Monday, 30 March 2015

Gillian Cosgriff in Whelmed, 29 March 2015 ***


Trades Hall, Music Room, until 19 April 2015
Melbourne Comedy Festival 
Stars:***
Reviewer: Kate Herbert
Full review also published in Herald Sun on 30 March 2015. KH


Gillian Cosgriff's musical comedy talents are manifold and her original songs are the highlight of her show, Whelmed.


Seated at her Roland keyboard, she opens with her song, This Bit Is Not In The Show, a cunning little jazz tune with clever lyrics that provide warnings about potentially offensive material (there isn't really any), exit doors and the merciful lack of strobe effects or smoke machines. 

Between her cleverly composed songs, Cosgriff, who is in her 20s, delivers standard stand-up material in her particular, nervy, rapid-fire style of banter.

She prattles about begin borderline Obsessive Compulsive, an over-achiever and procrastinator (Her hybrid word being procrast-achiever), a combination that makes it almost impossible for her to sit down and write a song because it needs to be perfect!

She admits that she fritters her time away on Facebook, justifying the time-wasting by asking Facebook friends to make suggestions about their irrational fears so she can use them in her songs.

She also Googles random topics and this habit provides material for her witty song, Inspiration, that criticises privileged people and their obsession with Twitter hash tags and snappy epithets about positive thinking, such as Thinspiration or Fitspiration.

Her tune about health fads provides plenty of mad facts about things that are purported to be good for us, such as juice fasts and old-fashioned medicines that included heroin and cocaine.

Accompanied by one of the 300 electronic sounds on her keyboard – it's called In The Groove – she correctly answers a pop quiz about capital cities of obscure nations. She gets all 10 right! 
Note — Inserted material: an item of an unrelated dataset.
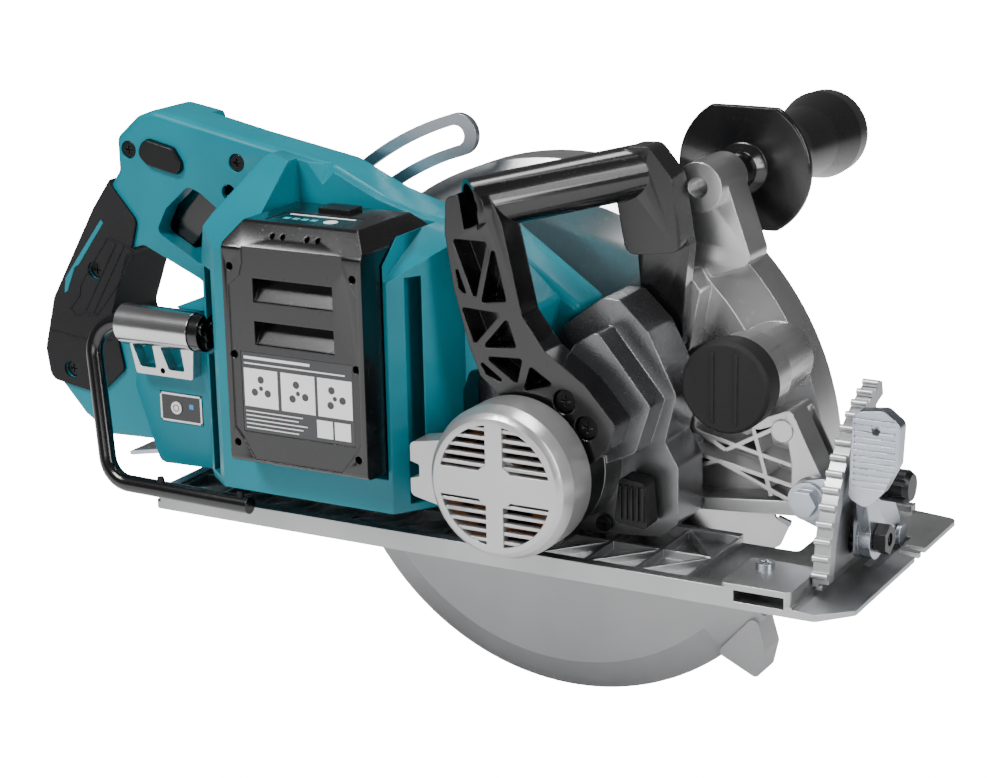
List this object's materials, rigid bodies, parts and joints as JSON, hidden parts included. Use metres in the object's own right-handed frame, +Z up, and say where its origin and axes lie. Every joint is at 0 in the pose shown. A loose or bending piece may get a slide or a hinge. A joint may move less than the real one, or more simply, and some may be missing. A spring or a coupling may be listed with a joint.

Her song about Things That Are Bad For You slaps all those internet sites on which charlatans shout about what's bad for us, and her tune about people giving awful gifts highlights her story about The Ugliest Bag in The World that her mother made for her.

Whelmed, she says, is an old sailors' term that describes water swelling almost to the gunwales (top) of a ship but not pouring into the boat. Cosgriff uses this as a metaphor for just coping with life but not being overwhelmed.

Cosgriff is at her best when she is performing her intelligently written songs and I did go home singing her final tune, You'll Be Singing This Song When You Leave The Show. I can't get it out of my head!